Looking ahead to the end of the month, we invite you to join us on November 29th, the 43rd anniversary of Dorothy’s death for a celebration of Eucharist for the Abolition of Nuclear Weapons. As we head into the Advent season, please join us in praying for peace and especially for an end to nuclear weapons development and testing. Bishop John Wester of Santa Fe will concelebrate mass with Msgr. Kevin Sullivan at 6:00 pm on Wednesday November 29th at the Church of Our Savior (59 Park Ave in Manhattan, NY). Bishop Wester is the author of a powerful pastoral letter, “Living in the Light of Christ’s Peace: A Conversation Towards Nuclear Disarmament,” which we highly recommend as spiritual reading for this season.

 

After mass, we hope that you’ll join us for a reception, so please RSVP using this form, and feel free to invite your friends and family. We know that Dorothy is with us when we work to end the scourge of nuclear war– let’s bring her legacy of peacebuilding forward into the new liturgical year together!

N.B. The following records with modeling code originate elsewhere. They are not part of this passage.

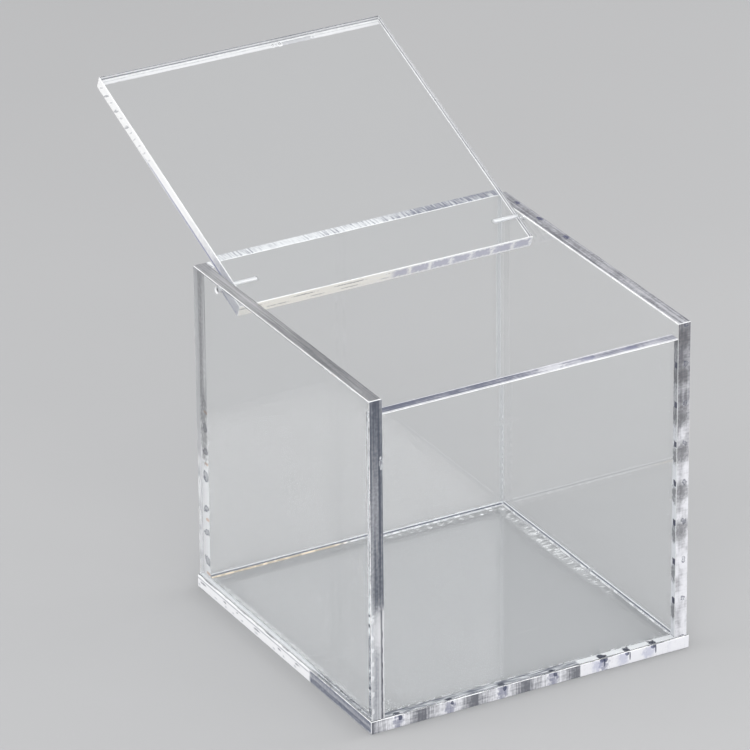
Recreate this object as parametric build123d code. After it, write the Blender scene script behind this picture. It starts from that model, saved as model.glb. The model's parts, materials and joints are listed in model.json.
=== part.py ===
from build123d import *

import math
import os

# Clear acrylic box with a hinged lid. Millimetres. +X to the box's right, +Y to its back, +Z up.
# The origin is the centre of the base's underside. The lid is modelled fully open, leaning back.

# Box
box_width = 100.0  # across the outer faces of the side walls
box_depth = 100.0  # across the outer faces of the front and back walls
box_height = 100.0  # from the base's underside to the tops of the side walls
sheet = 4.0  # every panel is cut from this thickness of sheet
base_overhang = 0.5  # the base stands out past the walls all round, for the cement
arris = 0.4  # flat that breaks each exposed edge

# Lid
lid_side_gap = 0.6  # from each end of the lid to the side wall
lid_swing_gap = 0.3  # from the back wall to the circle that the lid's rear corner sweeps
lid_front_setback = 0.4  # the closed lid stops short of the front wall's outer face
lid_front_gap = 0.5  # under the lid's front edge when the lid is level
stop_gap = 0.03  # left at the back wall's edge and over the front wall at the two stops

# Hinge
hinge_to_back = 10.0  # from the hinge axis to the back wall's inner face
pin_diameter = 1.5
pin_length = 12.0
pin_recess = 0.3  # the pin's outer end lies this far inside the side wall's outer face
pin_end_chamfer = 0.2
pin_running_gap = 0.05  # round the pin, in the lid
pin_end_gap = 0.4  # past the pin's inner end, in the lid
mouth_step = 0.4  # the countersink is this much wider than the hole, on the radius
drill_point_angle = 118.0  # of the cone at the bottom of a drilled hole, in degrees
overrun = 1.0  # cuts run past a face by this

# Places that follow from the sizes above
half_width = box_width / 2
half_depth = box_depth / 2
inner_half_width = half_width - sheet
inner_half_depth = half_depth - sheet
wall_height = box_height - sheet
front_height = wall_height - sheet - lid_front_gap

hinge_y = inner_half_depth - hinge_to_back
hinge_z = box_height - sheet / 2
hinge_axis = Axis((0, hinge_y, hinge_z), (1, 0, 0))

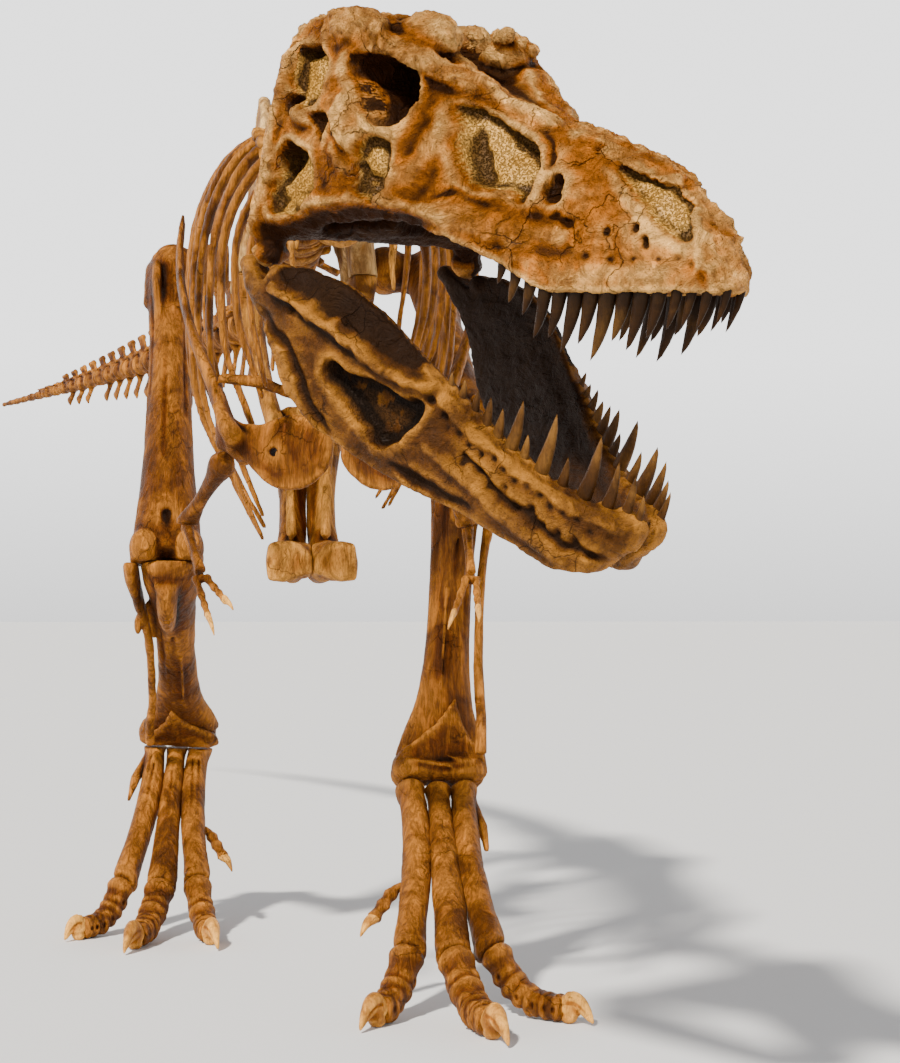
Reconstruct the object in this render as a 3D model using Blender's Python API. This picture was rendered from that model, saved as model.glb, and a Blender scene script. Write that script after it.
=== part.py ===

Reading Recommendations for November:


Speaking of good things to read, we would like to recommend to you two recent articles written by dear friends of the Dorothy Day Guild. On All Souls Day, Chicago Catholic Worker and journalist Renée Roden published “Servant of God Dorothy Day and Her Revolution of Love, as part of a series on American Eucharistic Witnesses, accompanied by a beautiful original woodcut by artist Connor Miller. This series is offered in concert with the National Eucharistic Revival currently taking place in the United States. Dorothy herself addressed the last Eucharistic Congress in the United States, which took place in Philadelphia in 1976. In her talk, Dorothy spoke “on the Eucharist, the brotherhood of all men, and the perversion of our function as co-creators by making and waging terrible war… ‘Our Creator gave us life, and the Eucharist to sustain our life. But we gave the world instruments of death of inconceivable magnitude,’ she said.” Many thanks to Renée for sharing this reflection on the social implications of Dorothy’s devotion to the Body of Christ.

Also published on All Souls, we have been refreshed and challenged by Iowa Catholic Worker Brian Terrell’s “Dorothy Day Inspires a New Meaning of Saint,” a reflection on Dorothy’s expansive ability to recognize sanctity beyond the boundaries of the Catholic Church. Well before Vatican II, Dorothy understood the universal call to holiness, and she understood that shared vocation of our human family to be truly universal. As Brian writes, 

Proclaiming that all are called to be saints, Day was not suggesting that all are called to be good Catholics or good Christians or even to believe in God. The saint-revolutionist synthesis, the personalist action that the world is even more urgently crying aloud for today, and the holiness that its example will impel in others have nothing to do with piety, religious confessions, or the sacraments… As much as Day herself found her home in the church and strength in its sacraments, such considerations are not necessarily relevant to the revolutionary sanctity that Dorothy Day said that each person is called to.

Our world needs as many saints as we can get, both within and outside the Church. We pray that many will follow in the footsteps of figures like Angela Davis, Ignazio Silone, and Mahatma Gandhi, in their own way living out the Gospel in their work for justice. Thank you to Brian for this encouragement to look for such radical holiness in the fierce witness of our brothers and sisters.

Membership in the Dorothy Day Guild:

Here at the Guild, as we approach the 43rd anniversary of Dorothy’s death on November 29th we anticipate with great hope future years in which we might eventually celebrate this day as Dorothy’s feast day, her birthday into heaven. You have helped bring this future closer by your support of and membership in the Dorothy Day Guild.

 

Our Guild is made up of the faithful who have been touched by some aspect of Dorothy’s life and witness. If you are reading this letter, something about Dorothy’s legacy has spoken to you and perhaps altered the course of your life in a significant way. The work of the Guild relies on the dedication of our members, who in addition to their financial support of Dorothy’s cause in Rome commit to praying for Dorothy’s canonization, sharing her story, and living out her legacy of Gospel nonviolence and voluntary poverty in our world. Thank you so much for participating in this work! Whether you are a brand-new or founding member of the Guild, we are so grateful for all of the support and encouragement you have offered to this cause. 

A few words from Dorothy:

I’d like to close with a few lines from Dorothy’s December 1978 “On Pilgrimage” column. Towards the end of her life, Dorothy was the recipient of much tenderness and admiration from her friends and family members, which she notes with gratitude in this passage taken from her diary on the eighty first anniversary of her birth:

November 8th–my birthday–I was born in 1897. Mary Lathrop Pope has just put up two, gigantic sheets of paper on my wall, a painting she did of a pink-robed, guardian angel, with orange hair, carrying an armload of huge lilies–blue sky and green earth. Wildly decorative, (Mary had made her first retreat after her conversion at Mary Reparatrix, on East 29th Street, a church of perpetual adoration, with a retreat house connected. I had made my first retreat at that convent too.)

Tamar embroidered a gorgeous, round pillowcase and stuffed it. Mike DeGregory and Michelle Timmins sent me an unusually beautiful Madonna of Czestochowa. I will pray to her for them, and our Polish Pope. People send us cups and plates of china, Spode, also Limoges–such luxury! There was a party in the dining room after Mass, and many flowers.

How wonderful, in this dark and cold month of the year, to be reminded of Dorothy’s love of beauty in art, nature, and human relationships. May this season also bring each of you many flowers.